▶ _What needs to be done_: Output exactly the lines from the first one down to the line containing "where it joins.", inclusive.

--- START OF Given data ---

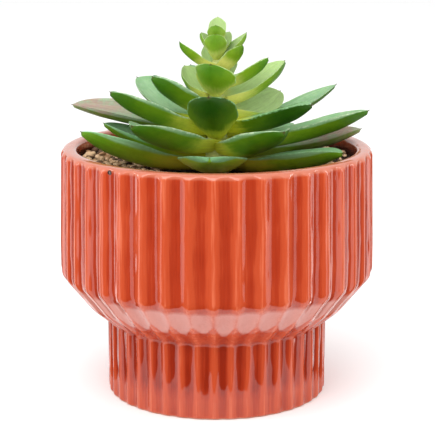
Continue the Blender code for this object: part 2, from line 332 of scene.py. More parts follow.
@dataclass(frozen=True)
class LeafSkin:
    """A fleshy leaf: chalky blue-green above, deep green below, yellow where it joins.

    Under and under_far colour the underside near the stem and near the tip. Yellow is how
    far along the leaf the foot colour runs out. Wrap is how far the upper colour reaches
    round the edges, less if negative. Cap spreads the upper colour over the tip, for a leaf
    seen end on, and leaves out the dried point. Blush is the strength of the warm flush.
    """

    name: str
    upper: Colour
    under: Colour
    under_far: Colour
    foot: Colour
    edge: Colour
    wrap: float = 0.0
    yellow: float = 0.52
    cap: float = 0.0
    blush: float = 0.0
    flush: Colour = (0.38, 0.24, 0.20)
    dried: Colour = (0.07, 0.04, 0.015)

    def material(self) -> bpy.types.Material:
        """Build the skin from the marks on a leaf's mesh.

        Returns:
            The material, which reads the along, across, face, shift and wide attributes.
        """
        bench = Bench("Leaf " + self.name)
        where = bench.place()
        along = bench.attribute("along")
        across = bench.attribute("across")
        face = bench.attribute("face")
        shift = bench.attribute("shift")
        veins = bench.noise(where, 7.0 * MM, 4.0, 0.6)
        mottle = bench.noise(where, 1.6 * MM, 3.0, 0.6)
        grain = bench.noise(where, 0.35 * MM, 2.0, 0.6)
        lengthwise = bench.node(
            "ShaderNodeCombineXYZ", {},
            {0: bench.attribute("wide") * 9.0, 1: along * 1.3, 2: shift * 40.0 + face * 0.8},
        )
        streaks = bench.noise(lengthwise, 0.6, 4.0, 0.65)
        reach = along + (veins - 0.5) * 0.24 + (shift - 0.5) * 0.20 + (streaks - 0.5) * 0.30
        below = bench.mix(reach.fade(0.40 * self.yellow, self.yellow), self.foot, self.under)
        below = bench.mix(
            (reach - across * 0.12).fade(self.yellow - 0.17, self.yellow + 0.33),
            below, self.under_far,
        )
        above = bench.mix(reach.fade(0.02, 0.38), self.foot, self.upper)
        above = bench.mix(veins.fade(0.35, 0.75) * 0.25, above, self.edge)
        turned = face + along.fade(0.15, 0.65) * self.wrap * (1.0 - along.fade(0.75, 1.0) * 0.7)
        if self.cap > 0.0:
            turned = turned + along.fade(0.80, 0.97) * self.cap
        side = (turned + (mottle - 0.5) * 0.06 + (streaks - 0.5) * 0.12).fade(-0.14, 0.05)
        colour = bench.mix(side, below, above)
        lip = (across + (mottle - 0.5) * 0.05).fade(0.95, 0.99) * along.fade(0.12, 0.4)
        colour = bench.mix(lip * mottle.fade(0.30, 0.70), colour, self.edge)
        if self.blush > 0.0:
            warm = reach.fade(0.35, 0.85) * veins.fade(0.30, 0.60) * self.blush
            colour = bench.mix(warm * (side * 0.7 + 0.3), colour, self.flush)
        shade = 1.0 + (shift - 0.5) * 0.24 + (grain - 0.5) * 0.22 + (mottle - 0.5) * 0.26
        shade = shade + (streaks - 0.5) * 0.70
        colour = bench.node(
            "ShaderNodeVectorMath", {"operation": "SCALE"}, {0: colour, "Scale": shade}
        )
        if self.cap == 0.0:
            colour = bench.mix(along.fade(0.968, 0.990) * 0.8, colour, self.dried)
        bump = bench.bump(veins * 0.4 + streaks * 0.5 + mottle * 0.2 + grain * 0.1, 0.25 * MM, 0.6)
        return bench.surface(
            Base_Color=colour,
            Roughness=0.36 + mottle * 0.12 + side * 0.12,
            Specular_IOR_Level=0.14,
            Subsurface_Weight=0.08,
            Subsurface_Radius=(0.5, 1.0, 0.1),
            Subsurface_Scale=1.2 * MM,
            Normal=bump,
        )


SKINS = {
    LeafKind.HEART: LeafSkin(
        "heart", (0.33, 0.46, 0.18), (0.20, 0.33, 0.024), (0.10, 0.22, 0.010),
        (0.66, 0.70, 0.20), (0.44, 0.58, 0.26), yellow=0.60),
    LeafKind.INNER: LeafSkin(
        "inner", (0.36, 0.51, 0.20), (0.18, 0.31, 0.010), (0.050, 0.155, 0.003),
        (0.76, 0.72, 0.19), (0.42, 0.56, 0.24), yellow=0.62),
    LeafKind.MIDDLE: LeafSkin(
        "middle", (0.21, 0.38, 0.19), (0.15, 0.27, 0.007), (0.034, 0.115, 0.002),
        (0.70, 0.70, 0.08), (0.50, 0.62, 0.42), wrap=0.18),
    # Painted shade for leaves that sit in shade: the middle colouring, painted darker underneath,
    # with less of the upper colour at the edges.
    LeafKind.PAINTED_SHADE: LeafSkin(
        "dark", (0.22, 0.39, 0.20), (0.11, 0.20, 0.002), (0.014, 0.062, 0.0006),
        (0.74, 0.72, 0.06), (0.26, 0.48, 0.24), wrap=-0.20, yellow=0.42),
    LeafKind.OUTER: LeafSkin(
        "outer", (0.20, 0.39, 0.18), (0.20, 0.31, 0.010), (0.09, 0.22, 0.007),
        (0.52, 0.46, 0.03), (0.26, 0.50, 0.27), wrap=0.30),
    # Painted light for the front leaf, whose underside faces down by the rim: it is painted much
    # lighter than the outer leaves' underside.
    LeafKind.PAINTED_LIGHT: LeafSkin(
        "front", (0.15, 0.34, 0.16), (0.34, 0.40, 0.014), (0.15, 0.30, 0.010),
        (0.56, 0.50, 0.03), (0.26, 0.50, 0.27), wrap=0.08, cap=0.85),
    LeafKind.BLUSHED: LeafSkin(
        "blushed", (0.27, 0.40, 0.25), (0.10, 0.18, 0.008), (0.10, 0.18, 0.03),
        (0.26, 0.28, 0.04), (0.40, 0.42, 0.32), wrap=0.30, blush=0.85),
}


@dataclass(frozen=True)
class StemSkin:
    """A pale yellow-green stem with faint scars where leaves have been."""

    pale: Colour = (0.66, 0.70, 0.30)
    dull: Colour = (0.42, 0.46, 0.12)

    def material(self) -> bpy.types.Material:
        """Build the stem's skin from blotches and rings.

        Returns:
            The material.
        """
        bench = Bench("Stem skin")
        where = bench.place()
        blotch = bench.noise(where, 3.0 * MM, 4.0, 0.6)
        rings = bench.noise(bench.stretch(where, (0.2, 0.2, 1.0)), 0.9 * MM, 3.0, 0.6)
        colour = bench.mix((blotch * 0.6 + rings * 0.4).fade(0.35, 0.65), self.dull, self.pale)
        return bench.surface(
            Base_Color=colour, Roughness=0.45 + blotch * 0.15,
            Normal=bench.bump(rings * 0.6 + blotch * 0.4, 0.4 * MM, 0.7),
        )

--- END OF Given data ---

▶ _Task output_:
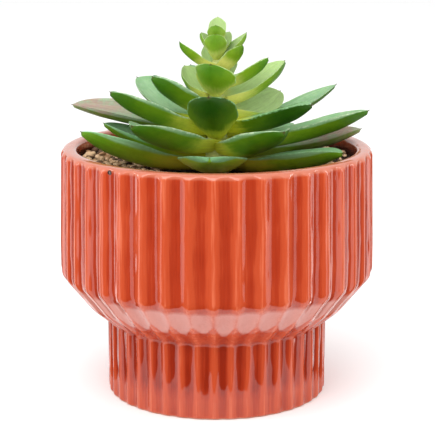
Continue the Blender code for this object: part 2, from line 332 of scene.py. More parts follow.
@dataclass(frozen=True)
class LeafSkin:
    """A fleshy leaf: chalky blue-green above, deep green below, yellow where it joins.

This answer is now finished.